## Requirements
Only one portion of the data is to be written out: from the line bearing "adder weight in." through the line bearing "record = json.load(file)". Write it exactly as it appears.

## Data shown
* Begin *

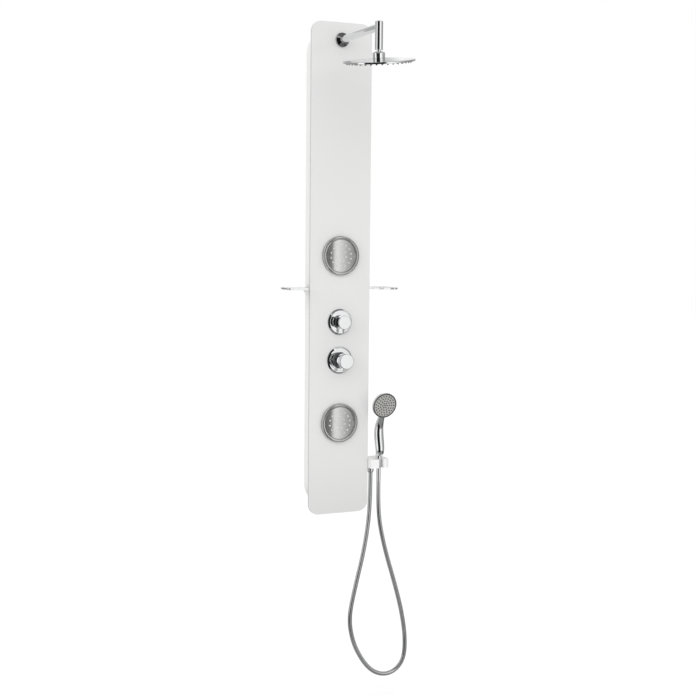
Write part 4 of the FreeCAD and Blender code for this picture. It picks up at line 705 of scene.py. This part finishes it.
class COLUMN_OT_gaskets(ColumnOperator, bpy.types.Operator):
    """Make the thin rubber rings of the trims and the jets, and the seals behind the knobs"""
    bl_idname = "column.gaskets"
    bl_label = "Gaskets"

    def execute(self, context):
        faded = [1.4 * value for value in self.colours.rubber]
        look = dress_plastic("gasket_rubber", faded, rough=0.62, grain=700.0, depth=0.3)

        def ring(made, height, profile, sides):
            turned_in(made, Vector((0, 0, height)), FACE_FRONT, profile + profile[:1], sides, False)

        def rings(made):
            # Round each trim on the plate, by its radius, and round the face of each jet
            foot, top = PLATE_FRONT + 0.01, PLATE_FRONT + 0.5
            for height, reach in ((ARM_HEIGHT, 21.5), (JETS[0], 60), (JETS[1], 60), (DIVERTER_HEIGHT, 40),
                                  (MIXER_HEIGHT, 41.5)):
                inner, outer = reach - 1.4, reach + 0.1
                ring(made, height, [(inner, foot), (outer, foot), (reach + 0.25, PLATE_FRONT + 0.15),
                                    (reach + 0.25, PLATE_FRONT + 0.35), (outer, top), (inner, top)], 96)
            inner, outer, foot, top = 49.3, 50.95, JET_FACE_FRONT - 0.05, JET_FACE_FRONT + 0.3
            for height in JETS:
                ring(made, height, [(inner, foot), (outer, foot), (outer, top), (inner, top)], 96)

        new_piece("trim_gaskets", rings, look, "column", "grey_silicone")

        def seals(made):
            for height, inner, outer, level in ((MIXER_HEIGHT, 15.2, 25.3, 67.6),
                                                (DIVERTER_HEIGHT, 13.4, 18.9, 70.2)):
                top = level + 0.6
                ring(made, height, [(inner, level), (outer, level), (outer, top), (inner + 2, top),
                                    (inner + 1, level + 0.75), (inner, top)], 72)

        new_piece("knob_seals", seals, look, "column", "grey_silicone")
        return {"FINISHED"}


class COLUMN_OT_hose(ColumnOperator, bpy.types.Operator):
    """Make the ribbed metal hose that hangs in a loop from the outlet to the handset"""
    bl_idname = "column.hose"
    bl_label = "Shower hose"

    def execute(self, context):
        sizes = bpy.context.scene.hose_sizes
        radius = sizes.diameter / 2
        low, shoulder = radius - sizes.groove, radius - sizes.groove * 0.3
        line = spline_points(HOSE_ROUTE)
        length = sum((b - a).length for a, b in zip(line, line[1:]))
        count = round(length / sizes.pitch)
        pitch = length / count
        # One rib as (share of the pitch, radius), from the bottom of the groove before it
        rib = [(0.0, low), (0.06, low), (0.11, shoulder), (0.17, radius), (0.22, radius), (0.78, radius),
               (0.83, radius), (0.89, shoulder), (0.94, low)]
        stations = [((turn + share) * pitch, size) for turn in range(count) for share, size in rib]
        stations.append((length, low))
        sides, across = 28, Vector((0, 1, 0))
        around = circle(sides)
        rings = []
        steps = walk(line, [distance for distance, _ in stations])
        for (_, size), (middle, ahead) in zip(stations, steps):
            first = across.cross(ahead).normalized()
            second = ahead.cross(first)
            rings.append([middle + size * (first * x + second * y) for x, y in around])
        tint = [0.9 * value for value in self.colours.chrome]
        look = dress_chrome("hose_chrome", tint, low=0.05, high=0.1)
        hose = new_piece("shower_hose_ribbed", lambda made: add_rings(made, rings), look, None,
                         "hose_steel", "shower_hose")
        self.follow_the_end(hose, line, length, stations, sides)
        return {"FINISHED"}

    def follow_the_end(self, hose, line, length, stations, sides):
        """Each section of the hose goes with the handset's end by its smoothed share of the length."""
        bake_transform(hose, "column", "hose_end", start=line[0], end=line[-1])
        shares = hose.data.attributes["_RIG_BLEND"].data
        held, free = 0.02, 0.95
        for ring, (distance, _) in enumerate(stations):
            share = min(max((distance / length - held) / free, 0), 1)
            for i in range(sides):
                shares[ring * sides + i].value = share * share * (3 - 2 * share)


class COLUMN_OT_stage(ColumnOperator, bpy.types.Operator):
    """Set up the pale floor, the soft lamps, the round screen of cards and the camera"""
    bl_idname = "column.stage"
    bl_label = "Studio"

    def execute(self, context):
        scene = bpy.context.scene
        values = scene.studio_values
        scene.view_settings.view_transform = "Standard"
        self.light_the_world(scene, values)
        self.lay_floor(values)
        self.hang_lamps(scene, values)
        self.hang_cards(scene, values)
        self.place_camera(scene)
        return {"FINISHED"}

    def light_the_world(self, scene, values):
        """White for the camera, softer light for matt surfaces, and a dimmer floor for polished metal."""
        world = bpy.data.worlds.new("studio")
        world.use_nodes = True
        scene.world = world
        tree = world.node_tree
        tree.nodes.clear()
        seen = node(tree, "LightPath").outputs
        height = part_of(tree, node(tree, "TexCoord").outputs["Generated"], "Z")
        # In metal the sky fades below the horizon, as a floor would, and again overhead
        below = between(tree, height, -0.45, 0.05, 0.25, values.bright)
        mirrored = maths(tree, "MULTIPLY", below, between(tree, height, 0.45, 0.85, 1.0, 0.2))
        matt = maths(tree, "SUBTRACT", 1.0, seen["Is Glossy Ray"])
        soft = maths(tree, "ADD", maths(tree, "MULTIPLY", seen["Is Glossy Ray"], mirrored),
                     maths(tree, "MULTIPLY", matt, values.light))
        through = maths(tree, "MAXIMUM", seen["Is Camera Ray"], seen["Is Transmission Ray"])
        rest = maths(tree, "MULTIPLY", maths(tree, "SUBTRACT", 1.0, through), soft)
        sky = node(tree, "Background", None, Color=(1, 1, 1, 1), Strength=maths(tree, "ADD", through, rest))
        node(tree, "OutputWorld", None, Surface=sky.outputs[0])

    def lay_floor(self, values, size=30, behind=3, albedo=0.8, glow_strength=0.24):
        """A pale matt floor that keeps the shadow. For the camera it glows, up to the backdrop's white."""
        bpy.ops.mesh.primitive_grid_add(size=size, location=(0, behind, values.floor), x_subdivisions=2,
                                        y_subdivisions=2)
        floor = bpy.context.active_object
        floor.name = "studio_floor"
        floor.visible_glossy = False
        made, tree, shader = material("studio_floor", Roughness=0.9)
        shader.inputs["Specular IOR Level"].default_value = 0.0
        shader.inputs["Base Color"].default_value = (albedo, albedo, albedo, 1)
        seen = node(tree, "LightPath").outputs
        shown = maths(tree, "MAXIMUM", seen["Is Camera Ray"], seen["Is Transmission Ray"])
        glow = node(tree, "Emission", None, Color=(1, 1, 1, 1),
                    Strength=maths(tree, "MULTIPLY", shown, glow_strength))
        both = node(tree, "AddShader", None, i0=shader.outputs[0], i1=glow.outputs[0])
        tree.links.new(both.outputs[0], tree.nodes["Material Output"].inputs["Surface"])
        floor.data.materials.append(made)

    def hang_lamps(self, scene, values):
        """Two broad lamps: where each shines from, how wide it is in degrees, and its strength."""
        lamps = [("key", (-1.3, -4.0, 1.8), 60, values.key), ("side", (-5.0, -0.6, 1.6), 50, values.side)]
        for name, where, spread, power in lamps:
            lamp = bpy.data.lights.new(f"{name}_lamp", "SUN")
            lamp.energy, lamp.angle = power, math.radians(spread)
            holder = bpy.data.objects.new(f"{name}_lamp", lamp)
            holder.rotation_euler = (-Vector(where)).to_track_quat("-Z", "Y").to_euler()
            holder.visible_glossy = False
            scene.collection.objects.link(holder)

    def hang_cards(self, scene, values, radius=3.0, low=-2.6, high=2.4, sides=96):
        """A round screen of bright and dark cards, seen only in polished metal."""
        mesh = bpy.data.meshes.new("studio_cards")
        made = bmesh.new()
        rows = [[made.verts.new((radius * y, -radius * x, level)) for x, y in circle(sides)]
                for level in (low, high)]
        for i in range(sides):
            j = (i + 1) % sides
            made.faces.new((rows[0][i], rows[0][j], rows[1][j], rows[1][i]))
        made.to_mesh(mesh)
        made.free()
        screen = bpy.data.objects.new("studio_cards", mesh)
        look, tree, shader = material("studio_cards")
        tree.nodes.remove(shader)
        spot = node(tree, "SeparateXYZ", None, Vector=place(tree)).outputs
        turn = maths(tree, "ARCTAN2", spot["X"], maths(tree, "MULTIPLY", spot["Y"], -1.0))
        ramp = node(tree, "ValToRGB", None, Fac=between(tree, turn, -math.pi, math.pi))
        stops = ramp.color_ramp.elements
        while len(stops) < len(CARDS):
            stops.new(0.5)
        for stop, (angle, share) in zip(stops, CARDS):
            stop.position = (angle + 180) / 360
            stop.color = (share, share, share, 1)
        low_down = between(tree, spot["Z"], values.floor - 0.25, values.floor + 0.1, 0.3, 1.0)
        glow = node(tree, "Emission", None, Color=ramp.outputs["Color"],
                    Strength=maths(tree, "MULTIPLY", low_down, values.bright))
        tree.links.new(glow.outputs[0], tree.nodes["Material Output"].inputs["Surface"])
        mesh.materials.append(look)
        scene.collection.objects.link(screen)
        screen.visible_camera = screen.visible_diffuse = screen.visible_shadow = False
        screen.visible_transmission = False

    def place_camera(self, scene):
        """The photograph's view, for a square picture."""
        yaw, pitch, roll = (math.radians(angle) for angle in CAMERA_TURN)
        ahead = Vector((math.sin(yaw) * math.cos(pitch), math.cos(yaw) * math.cos(pitch), -math.sin(pitch)))
        level = Vector((math.cos(yaw), -math.sin(yaw), 0))
        above = level.cross(ahead)
        right = level * math.cos(roll) + above * math.sin(roll)
        upward = -level * math.sin(roll) + above * math.cos(roll)
        lens = bpy.data.cameras.new("camera")
        lens.lens, lens.sensor_width = CAMERA_SENSOR * CAMERA_FOCAL / CAMERA_FRAME, CAMERA_SENSOR
        lens.clip_start, lens.clip_end = 0.05, 100
        holder = bpy.data.objects.new("camera", lens)
        turn = Matrix((right, upward, -ahead)).transposed().to_4x4()
        holder.matrix_world = Matrix.Translation(CAMERA_PLACE) @ turn
        scene.collection.objects.link(holder)
        scene.camera = holder


STEPS = [COLUMN_OT_effects, COLUMN_OT_stage, COLUMN_OT_hose, COLUMN_OT_plate, COLUMN_OT_shelves,
         COLUMN_OT_chrome, COLUMN_OT_steel, COLUMN_OT_inside, COLUMN_OT_plastics, COLUMN_OT_nozzles,
         COLUMN_OT_gaskets]


class COLUMN_PT_steps(bpy.types.Panel):
    """The steps that dress the shower panel column"""
    bl_label = "Shower column"
    bl_space_type = "VIEW_3D"
    bl_region_type = "UI"
    bl_category = "Shower column"

    def draw(self, context):
        for step in STEPS:
            self.layout.operator(step.bl_idname)
        for name, kind in GROUPS_OF_VALUES.items():
            for value in kind.__annotations__:
                self.layout.prop(getattr(context.scene, name), value)


CLASSES = [*GROUPS_OF_VALUES.values(), *STEPS, COLUMN_PT_steps]


def register():
    for kind in CLASSES:
        bpy.utils.register_class(kind)
    for name, kind in GROUPS_OF_VALUES.items():
        setattr(bpy.types.Scene, name, bpy.props.PointerProperty(type=kind))


def unregister():
    for name in GROUPS_OF_VALUES:
        delattr(bpy.types.Scene, name)
    for kind in reversed(CLASSES):
        bpy.utils.unregister_class(kind)


def main():
    register()
    for step in STEPS:
        family, word = step.bl_idname.split(".")
        getattr(getattr(bpy.ops, family), word)()


if __name__ == "__main__":
    main()
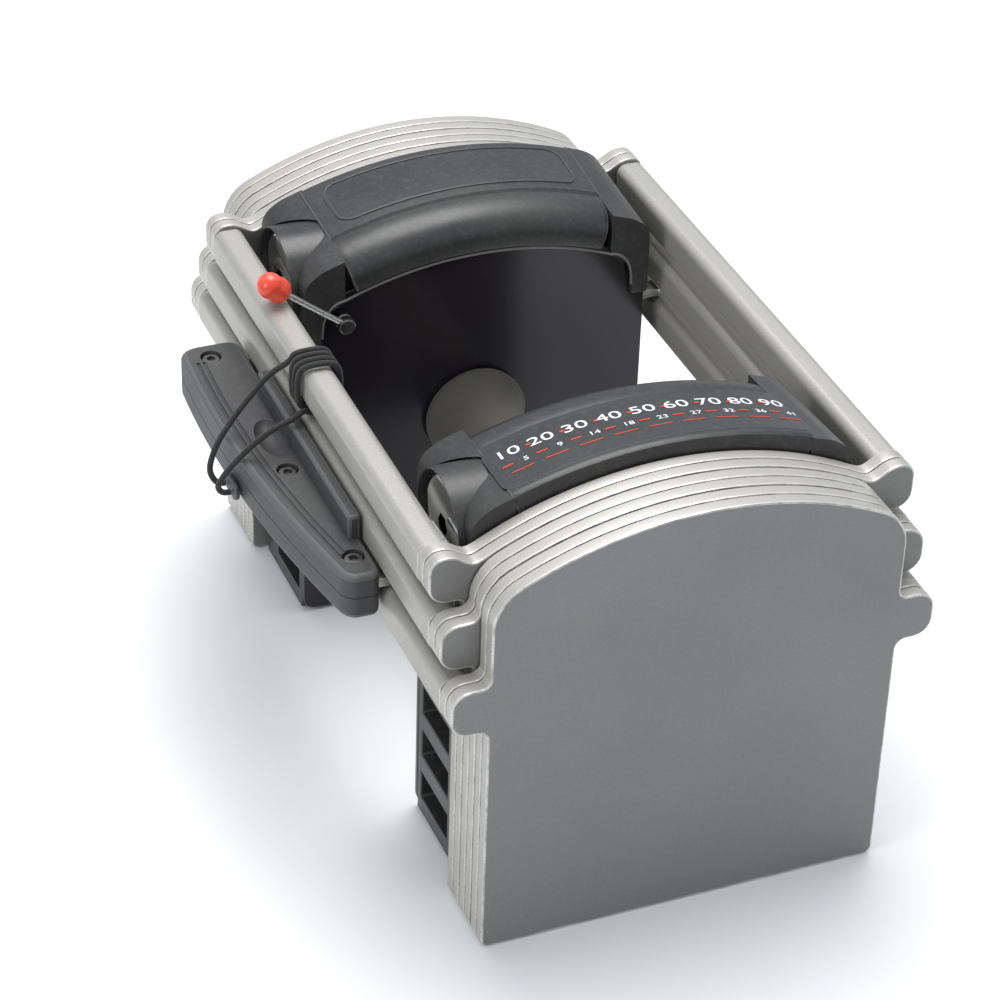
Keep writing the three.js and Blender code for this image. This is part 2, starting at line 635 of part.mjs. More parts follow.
// ---- Adder lock ----
const LEVER_X = -58;
const LEVER_Z = 141;
const PIVOT_Y0 = PANEL_Y - 9;
const BALL_AT = new THREE.Vector3(-89, PANEL_Y - 11, 166.2);
const leverPivot = turnedAlongY([
  [0, PIVOT_Y0],
  [3.5, PIVOT_Y0],
  [3.5, PANEL_Y - SEAT],
  [0, PANEL_Y - SEAT],
], 20).translate(LEVER_X, 0, LEVER_Z);
add('lever_pivot', leverPivot, STEEL);

// A straight round bar from one point to another.
function rod(from, to, diameter, sides) {
  const section = new THREE.Shape();
  section.absarc(0, 0, diameter / 2, 0, 2 * Math.PI, false);
  const path = new THREE.LineCurve3(from, to);
  return new THREE.ExtrudeGeometry(section, { steps: 1, curveSegments: sides / 2, bevelEnabled: false, extrudePath: path });
}
const pivotAt = new THREE.Vector3(LEVER_X, PIVOT_Y0 + 2.5, LEVER_Z);
const leverRun = BALL_AT.clone().sub(pivotAt);
const leverLen = leverRun.length();
const leverDir = leverRun.clone().normalize();
const wireFrom = pivotAt.clone().addScaledVector(leverDir, 3.5 + SEAT + 0.9);
const BALL_HALF = 7;
const wireTo = pivotAt.clone().addScaledVector(leverDir, leverLen - BALL_HALF - SEAT);
add('lever_wire', rod(wireFrom, wireTo, LEVER_WIRE_D, 12), STEEL);

const ball = new THREE.LatheGeometry([
  [0, -BALL_HALF], [3.2, -BALL_HALF + 0.8], [4.7, -BALL_HALF + 2.4], [BALL_R, -1.2], [BALL_R - 0.2, 1.2],
  [4.7, BALL_HALF - 2.4], [3.2, BALL_HALF - 0.8], [0, BALL_HALF],
].map(([r, h]) => new THREE.Vector2(r, h)), 20);
const turnToWire = new THREE.Quaternion().setFromUnitVectors(new THREE.Vector3(0, 1, 0), leverDir);
ball.applyQuaternion(turnToWire);
ball.translate(BALL_AT.x, BALL_AT.y, BALL_AT.z);
add('lever_ball', ball, BALL_RED);

// A bent wire across the mouth of the front channel keeps its adder weight in.
const CLIP_D = 2.2;
const clipX = -CHANNEL_MOUTH - CLIP_D / 2 - 0.6;
const clipPoints = [
  [clipX, -CHANNEL_Y + 1, CHANNEL_Z + 1],
  [clipX, -CHANNEL_Y - 12, CHANNEL_Z + 1],
  [clipX, -CORE_END + 1, CHANNEL_Z + 1],
].map((p) => new THREE.Vector3(...p));
const clipSection = new THREE.Shape();
clipSection.absarc(0, 0, CLIP_D / 2, 0, 2 * Math.PI, false);
add('front_clip_wire', new THREE.ExtrudeGeometry(clipSection, {
  steps: 12, curveSegments: 5, bevelEnabled: false, extrudePath: new THREE.CatmullRomCurve3(clipPoints),
}), STEEL);

export default group;
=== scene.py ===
# %% [markdown]
# # An adjustable dumbbell of nested weights
# Three steel frames of different length sit inside one another round a black core with a hand grip. A
# pin with two prongs slides in from the side, under the rails of the second weight, and picks how many
# weights come up with the core. A red knob on a wire holds the small add-on cylinders in the core.
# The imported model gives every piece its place; this script gives each one its finished shape and surface.

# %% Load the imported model
import json
import math
import bmesh
import bpy
from mathutils import Matrix, Vector
from mathutils.kdtree import KDTree

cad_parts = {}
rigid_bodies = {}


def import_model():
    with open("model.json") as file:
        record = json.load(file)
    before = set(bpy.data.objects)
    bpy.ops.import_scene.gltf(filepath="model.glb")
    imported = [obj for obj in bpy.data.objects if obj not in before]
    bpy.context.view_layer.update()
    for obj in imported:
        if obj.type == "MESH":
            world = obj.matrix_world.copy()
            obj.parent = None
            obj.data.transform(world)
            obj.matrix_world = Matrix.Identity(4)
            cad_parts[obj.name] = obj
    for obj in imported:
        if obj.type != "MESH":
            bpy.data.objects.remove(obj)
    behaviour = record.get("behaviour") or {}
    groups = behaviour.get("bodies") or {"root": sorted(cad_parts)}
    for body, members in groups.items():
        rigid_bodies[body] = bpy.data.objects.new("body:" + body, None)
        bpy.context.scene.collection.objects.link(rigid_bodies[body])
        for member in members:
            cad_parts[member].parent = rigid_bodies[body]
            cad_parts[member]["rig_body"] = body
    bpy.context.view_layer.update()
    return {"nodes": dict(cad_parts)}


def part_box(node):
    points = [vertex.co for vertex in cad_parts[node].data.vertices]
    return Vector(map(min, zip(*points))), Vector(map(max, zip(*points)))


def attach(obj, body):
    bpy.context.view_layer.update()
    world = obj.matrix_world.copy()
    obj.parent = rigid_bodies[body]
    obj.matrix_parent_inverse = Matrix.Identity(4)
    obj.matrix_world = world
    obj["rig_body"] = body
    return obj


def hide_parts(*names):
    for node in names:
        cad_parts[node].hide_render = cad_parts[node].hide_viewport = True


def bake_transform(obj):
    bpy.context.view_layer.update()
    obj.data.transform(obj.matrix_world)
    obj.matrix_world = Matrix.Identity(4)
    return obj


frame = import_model()
nodes = frame["nodes"]
MM = 0.001
GRIP_X = 14.65      # the grip's axis, in millimetres: the pin makes the block wider on its left

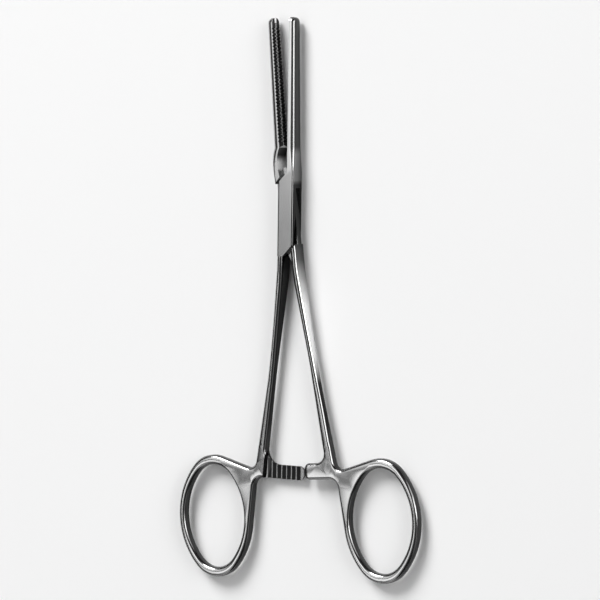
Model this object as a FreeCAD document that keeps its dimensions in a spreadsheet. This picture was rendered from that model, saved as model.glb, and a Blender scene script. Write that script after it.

* End *

## Written response
// A bent wire across the mouth of the front channel keeps its adder weight in.
const CLIP_D = 2.2;
const clipX = -CHANNEL_MOUTH - CLIP_D / 2 - 0.6;
const clipPoints = [
  [clipX, -CHANNEL_Y + 1, CHANNEL_Z + 1],
  [clipX, -CHANNEL_Y - 12, CHANNEL_Z + 1],
  [clipX, -CORE_END + 1, CHANNEL_Z + 1],
].map((p) => new THREE.Vector3(...p));
const clipSection = new THREE.Shape();
clipSection.absarc(0, 0, CLIP_D / 2, 0, 2 * Math.PI, false);
add('front_clip_wire', new THREE.ExtrudeGeometry(clipSection, {
  steps: 12, curveSegments: 5, bevelEnabled: false, extrudePath: new THREE.CatmullRomCurve3(clipPoints),
}), STEEL);

export default group;
=== scene.py ===
# %% [markdown]
# # An adjustable dumbbell of nested weights
# Three steel frames of different length sit inside one another round a black core with a hand grip. A
# pin with two prongs slides in from the side, under the rails of the second weight, and picks how many
# weights come up with the core. A red knob on a wire holds the small add-on cylinders in the core.
# The imported model gives every piece its place; this script gives each one its finished shape and surface.

# %% Load the imported model
import json
import math
import bmesh
import bpy
from mathutils import Matrix, Vector
from mathutils.kdtree import KDTree

cad_parts = {}
rigid_bodies = {}


def import_model():
    with open("model.json") as file:
        record = json.load(file)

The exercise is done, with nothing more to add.